137 Ventures' recent fundraising push adds over $700 million to its coffers, pushing total assets under management past $15 billion. This significant growth, up from roughly $2 billion in late 2021, fuels a strategy focused on concentrated, long-term investments. The firm is targeting 'category-defining' companies in artificial intelligence and defense technology, signaling a deliberate pivot towards backing future market leaders with substantial, decades-long potential.

Strong Market Tailwinds and Proven Track Record

The firm's focus areas are supported by strong market trends. In 2025, AI companies attracted 65% of venture deal value and over 80% of VC capital in early 2026. Defense technology also saw record funding at $49.1 billion in 2025, driven by global security concerns and the proven performance of advanced systems. Founder Justin Fishner-Wolfson's history of backing successful deep-tech companies, like SpaceX (now valued at $800 billion with potential for a $1.5-$2 trillion IPO) and Anduril Industries (reportedly nearing $60 billion valuation), reinforces this strategy. Other portfolio successes include Cognition AI ($25 billion valuation) and Hadrian Automation ($1.6 billion valuation). This selective, long-term approach reflects a broader trend in venture capital towards fewer, larger bets on companies with robust business models and significant market potential.
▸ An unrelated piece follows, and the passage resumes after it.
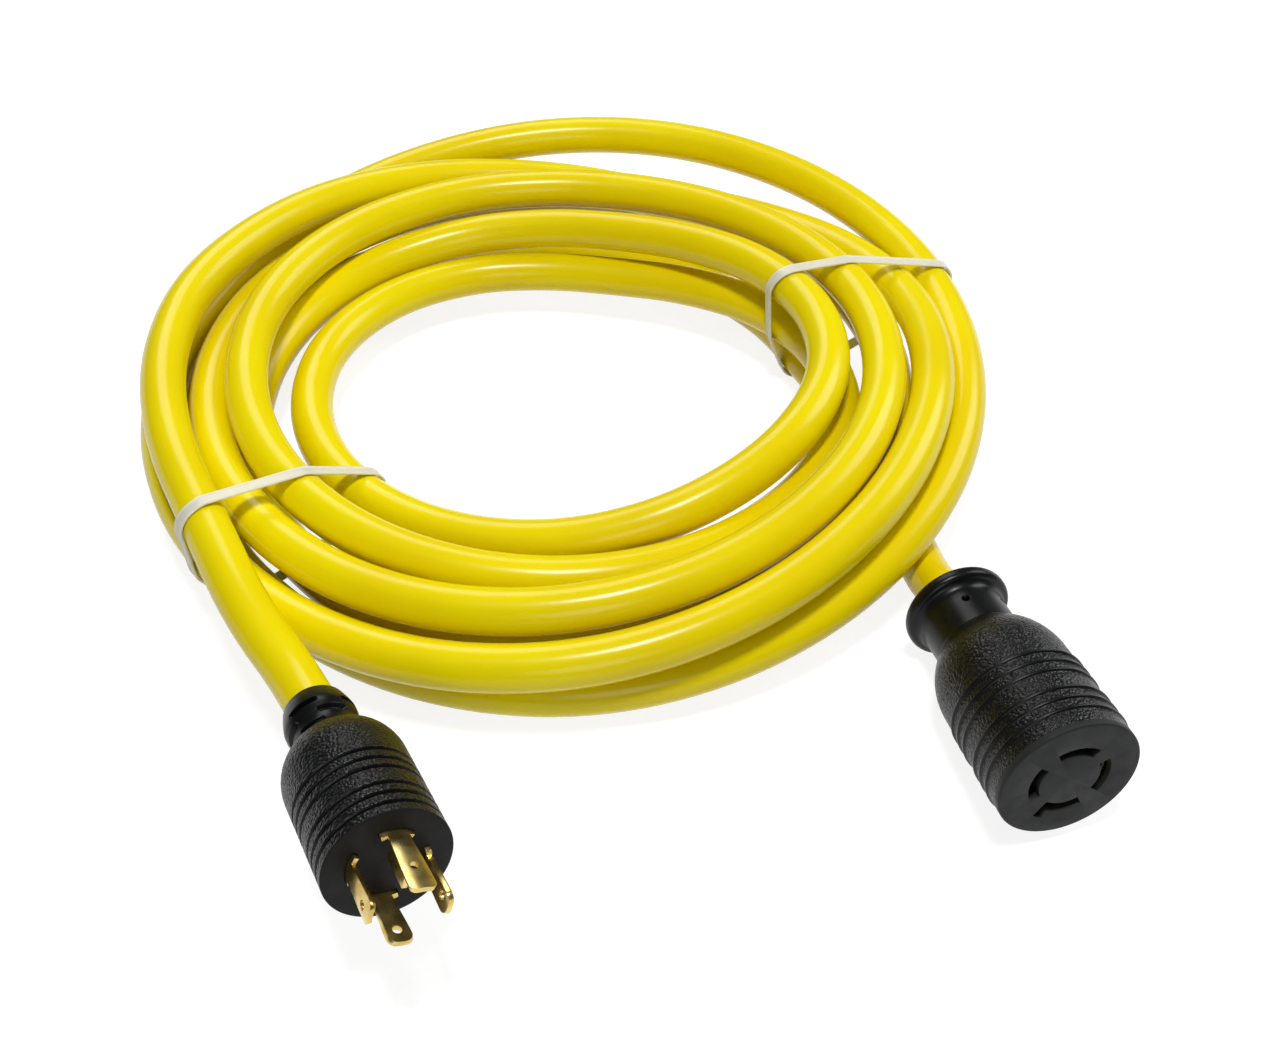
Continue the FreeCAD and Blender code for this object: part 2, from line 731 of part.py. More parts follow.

Potential Risks and Execution Hurdles

However, this concentrated strategy carries significant risks. A major setback for just one or two key companies could heavily impact overall fund returns. The high valuations in AI and defense tech, while promising, also mean companies like SpaceX must achieve enormous market caps in their IPOs to justify current private valuations. For defense hardware firms, scaling production efficiently from innovation to mass deployment is a critical challenge. Success increasingly hinges on operational execution as much as technological prowess, an area companies like Hadrian Automation are addressing through factory expansion and automation.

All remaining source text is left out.